Era el más rápido, siempre lo había sido. Miras el ramo de rosas que yace, junto a ti, tumbado en la hierba. Te dan ganas de dormirte, el calor secunda la moción susurrándotelo al oído, pero no. Sientes en la cara una brisa que se agradece y que disuelve la película de aire caliente que se pegaba a tu piel. Sigues mirando el cielo, descansando las piernas, sin perder de vista aquella nube que se parece al título de Roberto. Cierras los ojos y vuelves al pasado. Al tuyo, al de Roberto y al del circuito.

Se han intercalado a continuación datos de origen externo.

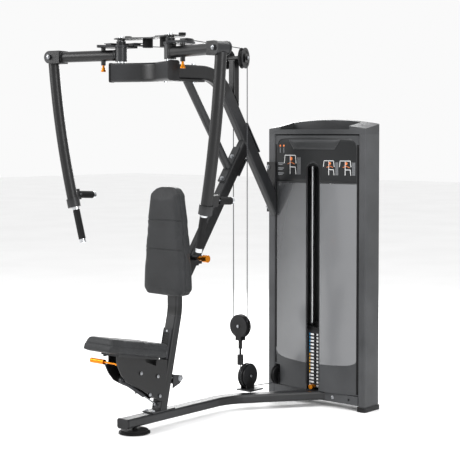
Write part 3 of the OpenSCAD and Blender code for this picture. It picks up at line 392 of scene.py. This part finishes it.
# %% Piece helpers
def make_piece(name, bm, finish, body):
    bmesh.ops.recalc_face_normals(bm, faces=bm.faces)
    mesh = bpy.data.meshes.new(name)
    bm.to_mesh(mesh)
    bm.free()
    mesh.materials.append(finish)
    piece = bpy.data.objects.new(name, mesh)
    scene.collection.objects.link(piece)
    for face in mesh.polygons:
        face.use_smooth = True
    piece.modifiers.new("crisp_edges", "EDGE_SPLIT").split_angle = math.radians(40)
    if body:
        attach(piece, body)
    return piece


def lathe(bm, profile, turn, steps=32):
    # profile: (radius, height) pairs from one open end of the axis to the other
    rings = []
    for radius, height in profile:
        rings.append([bm.verts.new(turn @ Vector((radius * math.cos(2 * math.pi * k / steps),
                                                  radius * math.sin(2 * math.pi * k / steps),
                                                  height))) for k in range(steps)])
    for low, high in zip(rings, rings[1:]):
        for k in range(steps):
            n = (k + 1) % steps
            bm.faces.new((low[k], low[n], high[n], high[k]))
    bm.faces.new(rings[0])
    bm.faces.new(reversed(rings[-1]))


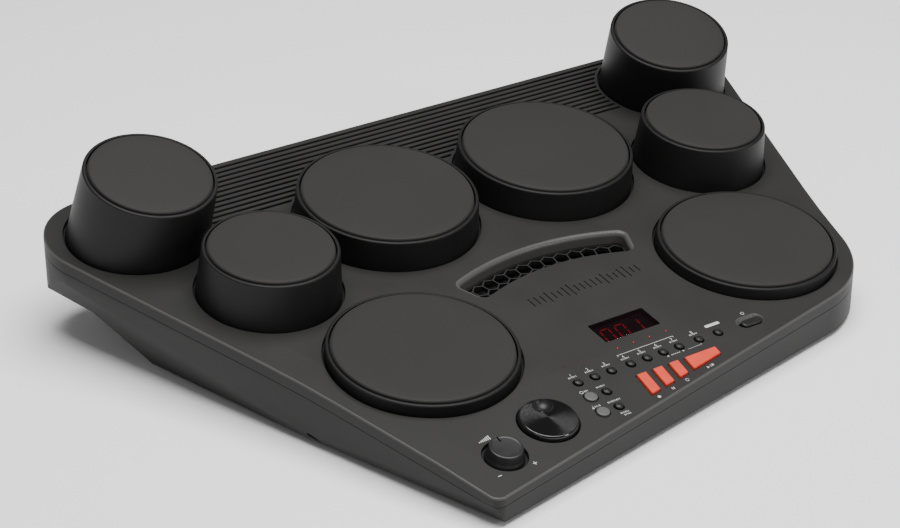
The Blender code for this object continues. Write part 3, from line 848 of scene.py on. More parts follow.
def slotCutters():  # straight slots side by side, stopped short of the pads
    s = slotSizes
    half = s["width"] / 2
    wide = half + s["lip"]
    section = [
        (-half, -s["depth"]), (half, -s["depth"]), (half, -s["lip"]), (wide, 0.00003),
        (wide, 0.003), (-wide, 0.003), (-wide, 0.00003), (-half, -s["lip"]),
    ]
    bm = bmesh.new()
    here = onDeck(0.0, s["firstY"])
    skin(bm, [[here @ Vector((x, y, z)) for y, z in section] for x in (-s["halfLength"], s["halfLength"])])
    bar = makeObject("slotBar", bm)
    step = (0.0, s["pitch"], s["pitch"] * math.tan(caseSizes["deckSlope"]))
    bars = rowPattern().grow("slotBars", Piece=bar, Count=s["count"], Step=step, Material=finishes["case"])
    columns = bmesh.new()
    for kind in ("Tall", "Centre"):
        for side in (-1, 1):
            radius = padShapes[kind]["baseRadius"] + s["margin"]
            turned(columns, ((0.0, -0.012), (0.0, 0.012)), baseFrame(padShapes[kind], side), 96, radius)
    carve(bars, makeObject("padColumns", columns))
    discard(bar)
    return bars


def motifCutters():  # a plain row of level bars pressed into the deck
    s = motifSizes
    bm = bmesh.new()
    for k in range(s["count"]):
        level = abs(math.sin(0.62 * k + 0.4)) * (0.55 + 0.45 * math.cos(1.9 * k))
        size = (s["width"], s["least"] + s["swing"] * level)
        here = onDeck(s["from"][0] + k * s["pitch"], s["from"][1])
        boxed(bm, size, s["width"] / 2 - 0.00005, ((0.0, -s["depth"]), (0.0, 0.002)), here)
    return makeObject("motifCutters", bm)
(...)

Sonreías. Ganaba. Iba ganando y sonreías. Pero la sonrisa se borró de tu cara. Bailó la rueda delantera al tomar la curva, hizo un extraño y Roberto cayó de la moto. Rodó por la arena, todo casco y uniforme. La moto deslizándose por el suelo, le perseguía, como si no hubiera tenido bastante con lanzarlo con furia lejos de ella. Gritaste, el corazón te dio un vuelco. Luego, te desmayaste… Negro. Todo era negro… Te despertaste en un hospital. La gente lloraba, tu hermana te miraba sin poder aguantar la pena. Se acercó a ti. La miraste a los ojos, y rompiste a llorar. Os abrazasteis, en un abrazo largo, triste y que buscaba arrancar un consuelo que no existía. Lloraste y las lágrimas no te dejaban ver nada.

Lloras y las lágrimas no te dejan ver nada. Sólo puedes oler la gasolina que se ha adherido a cada centímetro del circuito, mientras escuchas al viento imitar los rugidos de una Aprilia. Dejas el ramo de rosas al lado de la cruz. Lees en ella el nombre y los apellidos de Roberto. Triste homenaje para el campeón. Abandonas el ramo y te marchas, nuevamente, llorando. Allí, incluso las rosas, parecen tener aroma a gasolina. Excitante, ya, para siempre, aroma a gasolina.